▸ A block of data
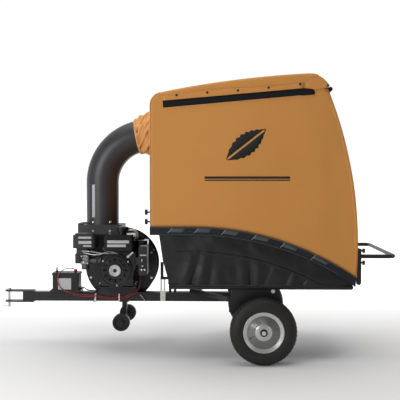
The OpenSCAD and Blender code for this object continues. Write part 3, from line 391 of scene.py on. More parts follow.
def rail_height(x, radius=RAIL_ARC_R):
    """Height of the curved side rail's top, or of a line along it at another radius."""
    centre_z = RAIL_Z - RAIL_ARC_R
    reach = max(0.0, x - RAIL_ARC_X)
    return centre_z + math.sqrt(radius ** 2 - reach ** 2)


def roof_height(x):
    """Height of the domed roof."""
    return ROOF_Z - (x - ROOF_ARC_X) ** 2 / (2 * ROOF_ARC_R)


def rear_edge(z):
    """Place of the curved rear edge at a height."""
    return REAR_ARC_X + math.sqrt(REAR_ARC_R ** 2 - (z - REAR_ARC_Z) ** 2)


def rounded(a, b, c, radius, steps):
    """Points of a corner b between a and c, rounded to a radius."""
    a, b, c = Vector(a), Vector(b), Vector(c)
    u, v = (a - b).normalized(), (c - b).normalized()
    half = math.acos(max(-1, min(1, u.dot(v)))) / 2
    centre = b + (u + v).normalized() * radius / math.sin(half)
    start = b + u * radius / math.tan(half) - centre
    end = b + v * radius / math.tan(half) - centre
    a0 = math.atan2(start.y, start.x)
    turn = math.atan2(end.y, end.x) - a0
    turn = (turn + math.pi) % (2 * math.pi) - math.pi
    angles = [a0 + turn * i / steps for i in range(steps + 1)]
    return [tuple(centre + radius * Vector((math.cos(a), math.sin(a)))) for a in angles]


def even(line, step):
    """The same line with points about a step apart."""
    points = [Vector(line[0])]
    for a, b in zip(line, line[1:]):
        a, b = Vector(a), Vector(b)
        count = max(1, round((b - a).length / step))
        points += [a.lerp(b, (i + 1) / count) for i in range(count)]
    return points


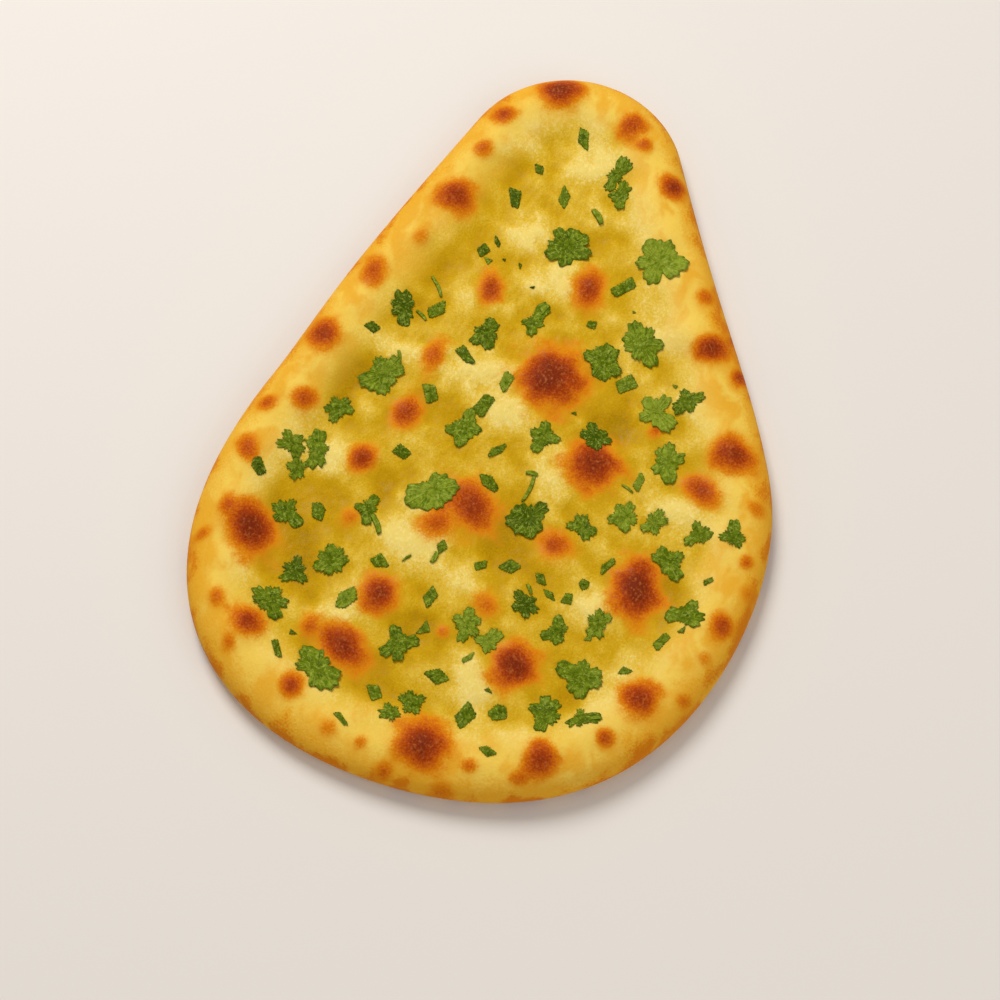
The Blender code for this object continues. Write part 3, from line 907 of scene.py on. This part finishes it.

▸ DO THIS
Only the lines from the beginning of the material to the line containing "return REAR_ARC_X +" should be echoed, verbatim and in full.

▸ OUTPUT BELOW
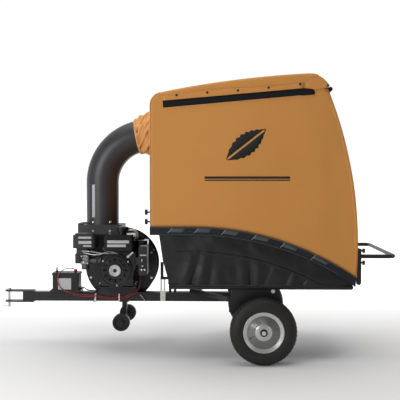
The OpenSCAD and Blender code for this object continues. Write part 3, from line 391 of scene.py on. More parts follow.
def rail_height(x, radius=RAIL_ARC_R):
    """Height of the curved side rail's top, or of a line along it at another radius."""
    centre_z = RAIL_Z - RAIL_ARC_R
    reach = max(0.0, x - RAIL_ARC_X)
    return centre_z + math.sqrt(radius ** 2 - reach ** 2)


def roof_height(x):
    """Height of the domed roof."""
    return ROOF_Z - (x - ROOF_ARC_X) ** 2 / (2 * ROOF_ARC_R)


def rear_edge(z):
    """Place of the curved rear edge at a height."""
    return REAR_ARC_X + math.sqrt(REAR_ARC_R ** 2 - (z - REAR_ARC_Z) ** 2)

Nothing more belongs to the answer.